Secondly, I don't think we should back away from our critique of the mainstream Church.  Fr Smith argues that the danger is a descent into bitterness, a lack of communion, decreasing charity, and the rise of ideologism.  Yes, those dangers are certainly on view in places like the Rorate Combox.

But the hard reality is that the Church in Australia is still in a disastrous state.

Heresy is rife (just look at the stories regularly posted on Cath News, Eureka Street and over at the 'Roaming Catholic' (yes, that is what they want to call themselves!) forum aCatholica).

The twelve percent of so those claiming to be Catholic who still go to Mass are overwhelming in the older age groups; the religious orders are still headed for utter extinction in most cases; and the number of priestly vocations is nowhere near high enough to replace the losses.

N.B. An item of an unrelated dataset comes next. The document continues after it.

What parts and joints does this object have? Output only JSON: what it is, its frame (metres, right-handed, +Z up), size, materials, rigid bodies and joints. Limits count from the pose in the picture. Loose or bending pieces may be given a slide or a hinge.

Most of our schools and other institutions have ceased to be catholic in any real sense.

A Royal Commission and assorted Inquiries are producing a continuous stream of bad news stories for the hierarchy.

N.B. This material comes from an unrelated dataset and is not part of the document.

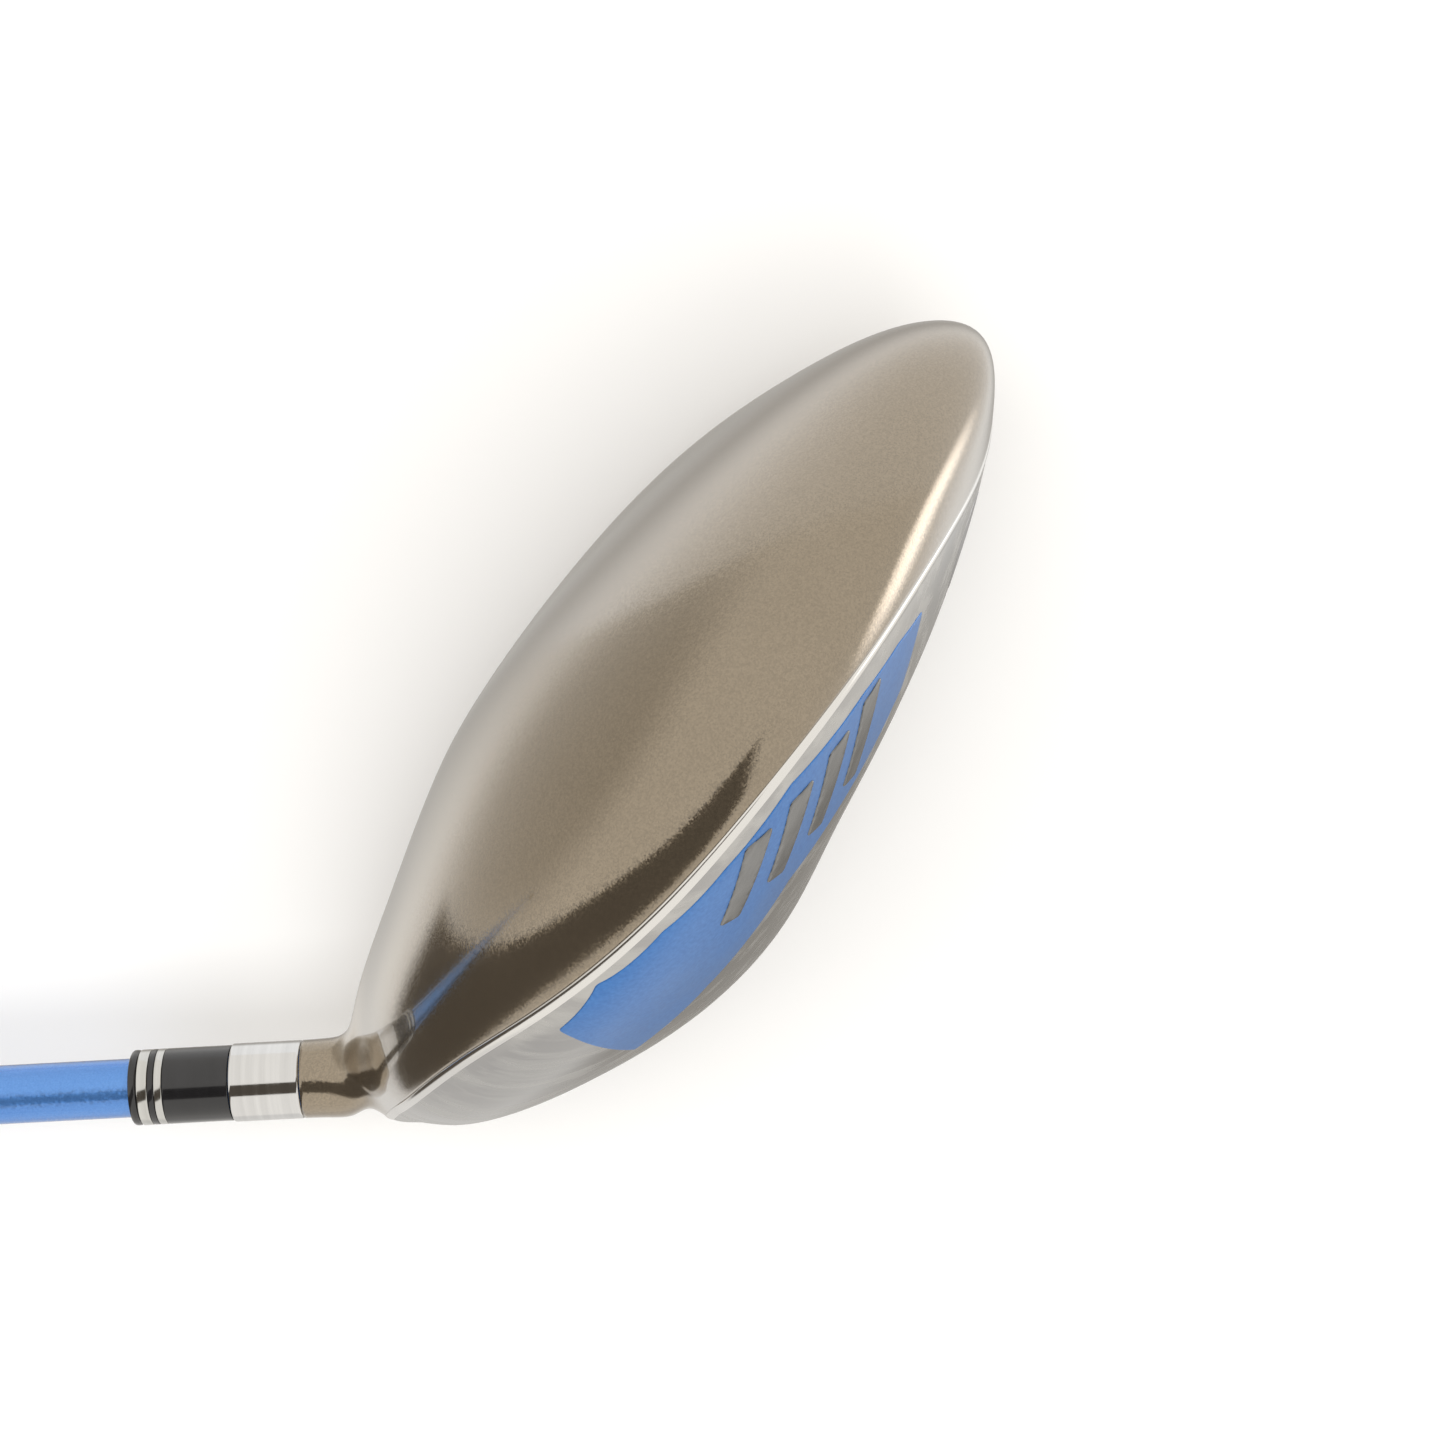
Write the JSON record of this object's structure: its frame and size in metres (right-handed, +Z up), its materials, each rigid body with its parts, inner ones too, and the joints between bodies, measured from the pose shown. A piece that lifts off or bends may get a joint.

And like most Western countries, religious liberty is under severe threat from the secularist push on the one hand, and Islamic extremism on the other.

And there is no sign whatsoever that the hierarchy have a genuine response to offer to these challenges.

If there is a time in the Church we can compare ourselves to, it is, in my view, that time of the reformation of restlessness in the Church, before Martin Luther actually pinned his theses on the Church door and hardened discontent and criticism into outright schism and heresy.  That time when corruption, incompetence and heresy were still rife in the hierarchy of the Church; before the cleanout of the Counter-Reformation.

And it is as if those who few who were trying to effect reform from within back then, to act before it was too late, were told to stop being divisive and unite in the face of the challenge posed by the heretics.  But just criticisms are just wherever they come from; they need to be addressed, not swept under the carpet because we don't like the motives of those from whom they come.

What the Church needed then, and needs now, is a thorough, genuine Reform from within.

If we can't effect it, God will use whatever tools he has to, even bringing good out of evil, to save his Church.

Yet there have been times in the past when the Church has recovered, without a Reformation, from worse states.

Summorum Pontificum is potentially an important aid in this cause, but it is not the only one we need to deploy, for while liturgy is the foundation stone, there is a whole edifice that rests on it.

All the same, please do keep Pope Benedict in your prayers especially today as we give thanks for Summorum Pontificum.